Der Sicherungsfall liegt noch nicht vor. Der Auftraggeber kann lediglich Nachbesserung verlangen. Aber selbst wenn man unterstellt, dass der Sicherungsfall eingetreten ist, wäre der Auftraggeber zur Auszahlung des Einbehalts verpflichtet. Hinsichtlich der zeitlichen Abfolge von Sicherungsfall und Ausübung des Austauschrechts und der sich daraus ergebenden Folgen sind nämlich mehrere Fallgruppen zu unterscheiden. Bietet der Auftragnehmer dem Auftraggeber die Austauschbürgschaft zu einem Zeitpunkt an, in dem der Sicherungseinbehalt bereits verwertet ist, ist für einen Austausch kein Raum mehr. Das Austauschrecht ist mit der Verwertung entfallen. Der Auftraggeber muss die Bürgschaft zurückweisen. Macht der Auftragnehmer von seinem Austauschrecht zu einem Zeitpunkt Gebrauch, in dem der Sicherungsfall noch nicht eingetreten ist, ist der Auftraggeber nicht verpflichtet, die Bürgschaft entgegenzunehmen und den Sicherheitseinbehalt auszuzahlen. Kommt er dem nicht unverzüglich nach, verletzt er die Sicherungsabrede. Auch wenn der Sicherungsfall eintritt, bleibt er zur Auszahlung verpflichtet. Den Anspruch auf eine Sicherheit verliert er dadurch nicht. Er muss sich mit der Austauschsicherheit begnügen. Etwas anderes könnte im Einzelfall gelten, wenn der Sicherungsfall unmittelbar bevorsteht, etwa weil eine zur Mängelbeseitigung gesetzte Frist kurz nach Eingang der zum Austausch übermittelten Bürgschaft abläuft.

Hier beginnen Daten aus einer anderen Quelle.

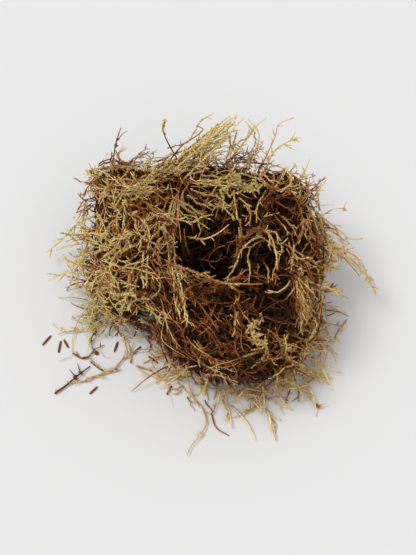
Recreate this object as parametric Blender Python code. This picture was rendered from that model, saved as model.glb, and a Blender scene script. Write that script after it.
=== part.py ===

Liegt der Sicherungsfall unmittelbar bei Stellung der Bürgschaft dagegen bereits vor, steht es im Belieben des Auftraggebers, ob er die Bürgschaft als Austauschsicherheit annimmt oder den Bareinbehalt verwertet. Die Wahrnehmung des Austauschrechts hindert den Auftraggeber nicht, bereits entstandene geldwerte Gewährleistungsansprüche durch Zugriff auf das Bardepot zu befriedigen. Wählt er die Verwertung, ist für einen Austausch kein Raum mehr. Er darf die Bürgschaft nicht entgegennehmen. Entscheidet sich der Auftraggeber für die Bürgschaft, muss er den Sicherheitseinbehalt auszahlen.

Hier muss der Bauherr den Sicherheitseinbehalt auszahlen, da er es versäumt hatte, die Auszahlung des Sicherheitseinbehalts unverzüglich abzulehnen.